* **COLLECTED DATA**:
>> BEGIN

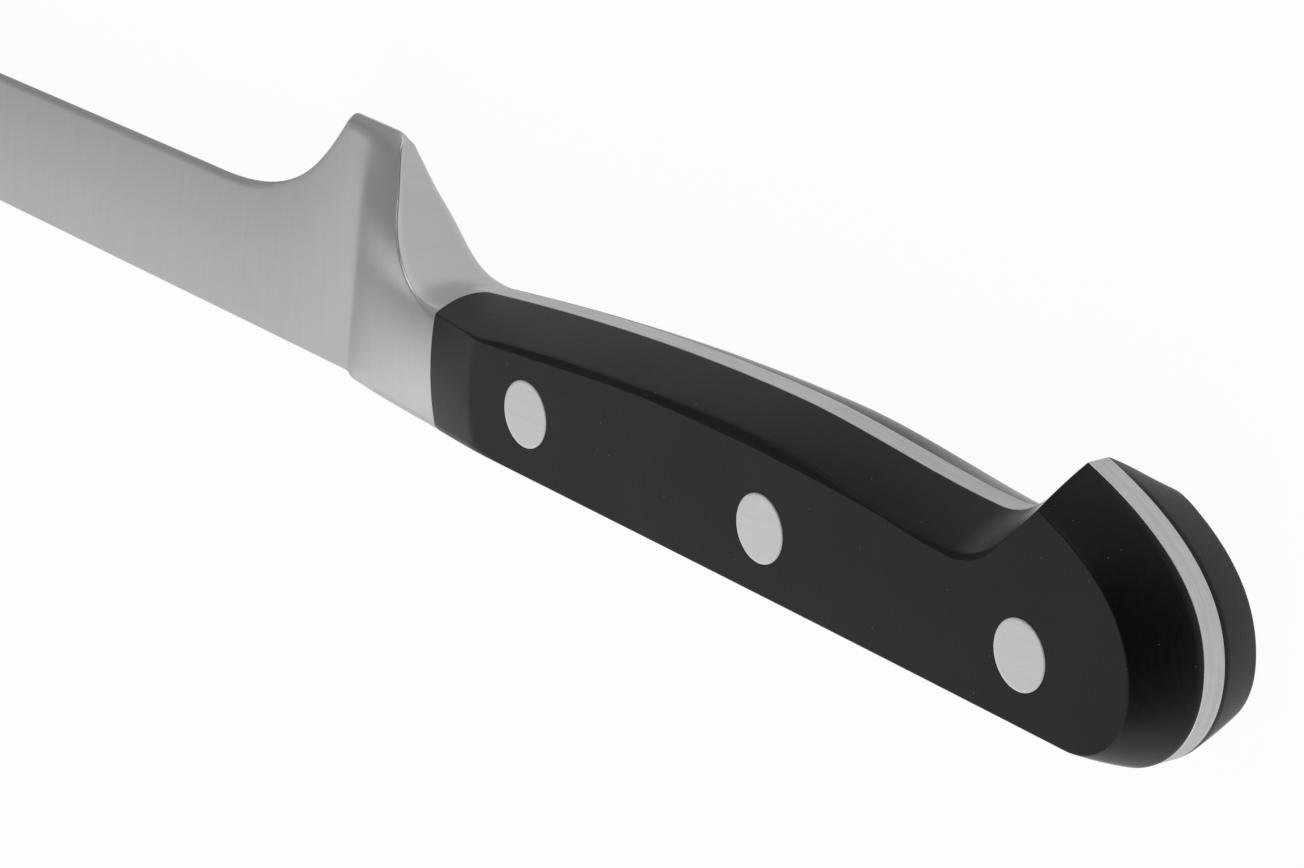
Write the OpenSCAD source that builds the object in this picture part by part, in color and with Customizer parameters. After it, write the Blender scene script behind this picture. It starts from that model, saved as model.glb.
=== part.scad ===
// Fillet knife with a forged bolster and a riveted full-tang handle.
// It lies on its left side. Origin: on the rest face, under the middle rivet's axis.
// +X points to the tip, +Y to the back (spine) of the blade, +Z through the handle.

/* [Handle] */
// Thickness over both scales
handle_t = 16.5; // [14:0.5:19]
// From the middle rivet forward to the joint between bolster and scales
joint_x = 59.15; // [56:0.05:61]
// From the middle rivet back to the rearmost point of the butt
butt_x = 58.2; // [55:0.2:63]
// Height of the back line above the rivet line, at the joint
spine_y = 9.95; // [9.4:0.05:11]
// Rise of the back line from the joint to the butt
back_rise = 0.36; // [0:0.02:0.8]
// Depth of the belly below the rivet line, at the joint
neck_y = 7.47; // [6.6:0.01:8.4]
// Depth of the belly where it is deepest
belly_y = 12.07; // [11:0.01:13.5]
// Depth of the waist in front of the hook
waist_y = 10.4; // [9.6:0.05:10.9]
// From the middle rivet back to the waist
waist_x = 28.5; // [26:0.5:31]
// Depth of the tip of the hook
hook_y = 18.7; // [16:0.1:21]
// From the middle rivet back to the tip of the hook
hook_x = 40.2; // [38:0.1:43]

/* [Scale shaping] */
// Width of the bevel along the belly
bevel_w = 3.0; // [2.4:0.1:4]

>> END

* **STATED GOAL**: Write out every line of the material again, exactly as it reads.

* **RESULT OF THIS TASK**:
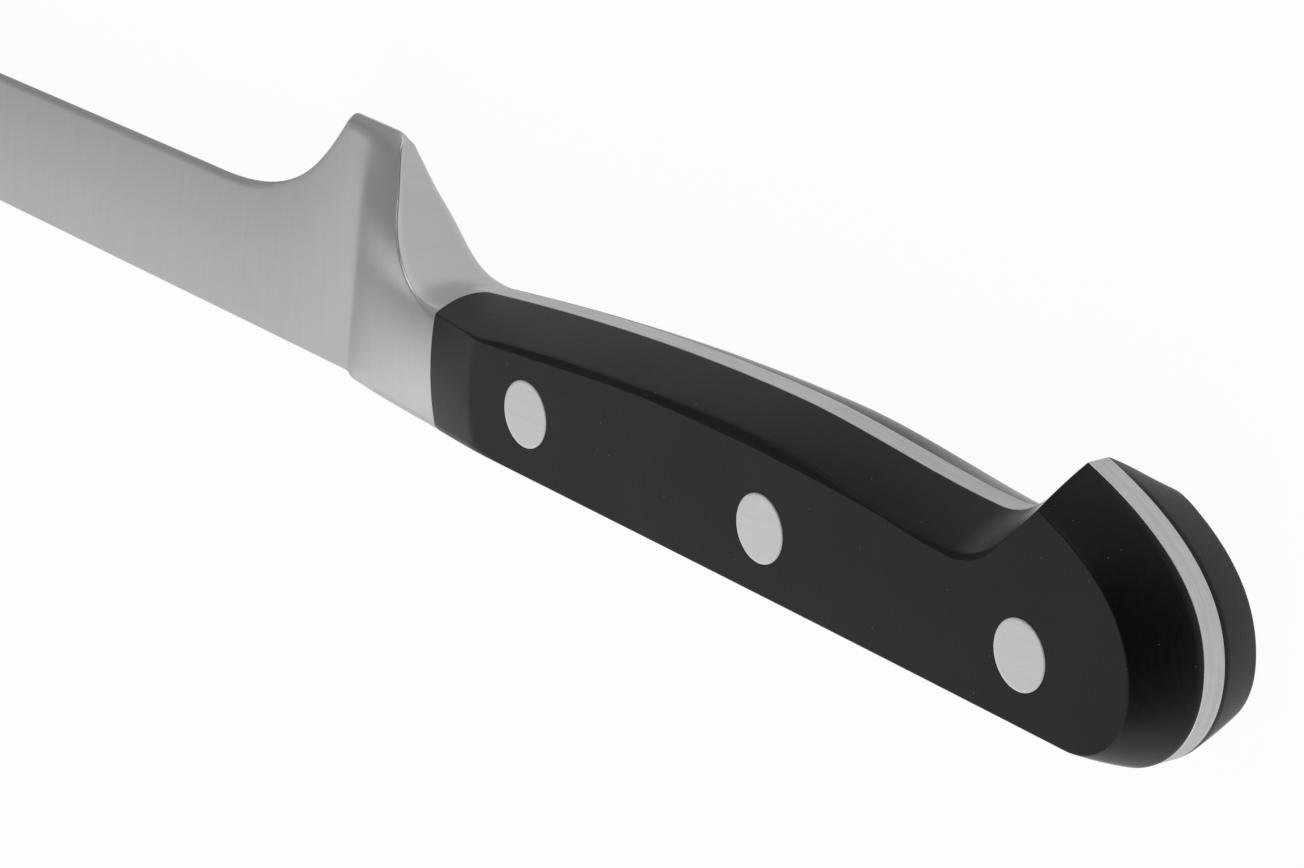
Write the OpenSCAD source that builds the object in this picture part by part, in color and with Customizer parameters. After it, write the Blender scene script behind this picture. It starts from that model, saved as model.glb.
=== part.scad ===
// Fillet knife with a forged bolster and a riveted full-tang handle.
// It lies on its left side. Origin: on the rest face, under the middle rivet's axis.
// +X points to the tip, +Y to the back (spine) of the blade, +Z through the handle.

/* [Handle] */
// Thickness over both scales
handle_t = 16.5; // [14:0.5:19]
// From the middle rivet forward to the joint between bolster and scales
joint_x = 59.15; // [56:0.05:61]
// From the middle rivet back to the rearmost point of the butt
butt_x = 58.2; // [55:0.2:63]
// Height of the back line above the rivet line, at the joint
spine_y = 9.95; // [9.4:0.05:11]
// Rise of the back line from the joint to the butt
back_rise = 0.36; // [0:0.02:0.8]
// Depth of the belly below the rivet line, at the joint
neck_y = 7.47; // [6.6:0.01:8.4]
// Depth of the belly where it is deepest
belly_y = 12.07; // [11:0.01:13.5]
// Depth of the waist in front of the hook
waist_y = 10.4; // [9.6:0.05:10.9]
// From the middle rivet back to the waist
waist_x = 28.5; // [26:0.5:31]
// Depth of the tip of the hook
hook_y = 18.7; // [16:0.1:21]
// From the middle rivet back to the tip of the hook
hook_x = 40.2; // [38:0.1:43]

/* [Scale shaping] */
// Width of the bevel along the belly
bevel_w = 3.0; // [2.4:0.1:4]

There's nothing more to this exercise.